A true father wants to see his children succeed. He wants to see them grow. He wants to see them go farther than he ever did in spiritual things and things of this world.

So am I saying we should do away with all of the teaching? No, absolutely not. If Paul shows up to your house to teach all night, by all means, let him teach. I’m not saying do away with the teaching gift. That is a gift that Jesus gave the church. But at the same time, the church gathering shouldn’t be 95 percent preaching and teaching week after week after week. EVERYONE is supposed to play a role in the Body — not just the shepherd/teacher.

James writes to the body and says, “Don’t be hearers only, but be doers.” Yet, the church focuses on making everyone hearers and not doers.

The clarion call of the modern-day church is “Come and hear!’ Not, “Go and do!”

If you attend a large holiday family gathering, you will find yourself doing something. You may be carving a turkey, mashing potatoes, setting the table, or washing dishes. Regardless of the task, you are involved. You don’t just sit and watch one person do everything. And if you do, I’m sorry to say that is a perfect picture of dysfunction.

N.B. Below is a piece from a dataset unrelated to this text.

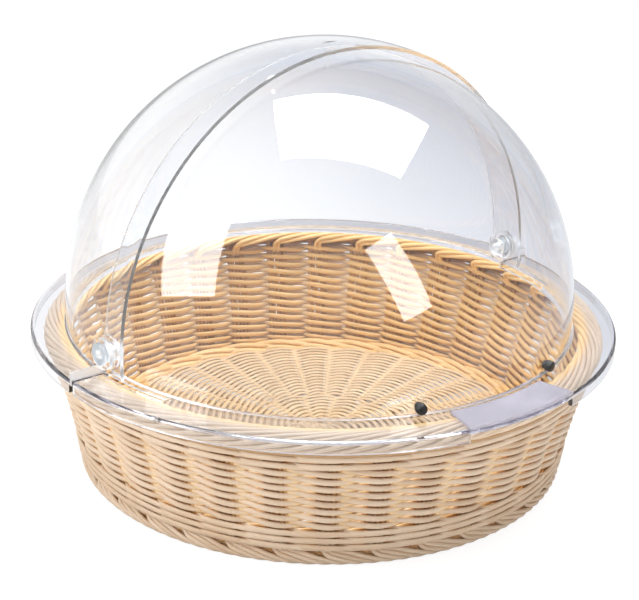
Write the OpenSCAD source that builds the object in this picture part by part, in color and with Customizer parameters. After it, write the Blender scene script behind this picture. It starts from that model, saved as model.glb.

I believe the way most modern-day institutional churches function is completely dysfunctional from what Jesus designed and what Scripture teaches. Unfortunately, that is pretty much what people have grown to want. They want a place to go, sit, and be served so they can check the “Went to church” box for the week.

It’s time to change.

I believe, however, that a growing number of Jesus’ followers are no longer content to go to church and watch the professionals. They sense God urging them to do more than sit and listen to a sermonar.

May the Body of Christ hear the call of heaven to stop just going to church and begin empowering and equipping each individual to use their gifts so we as the whole Body can function as His Ekklesia in His Kingdom and not a modern-day church in the pastor’s kingdom.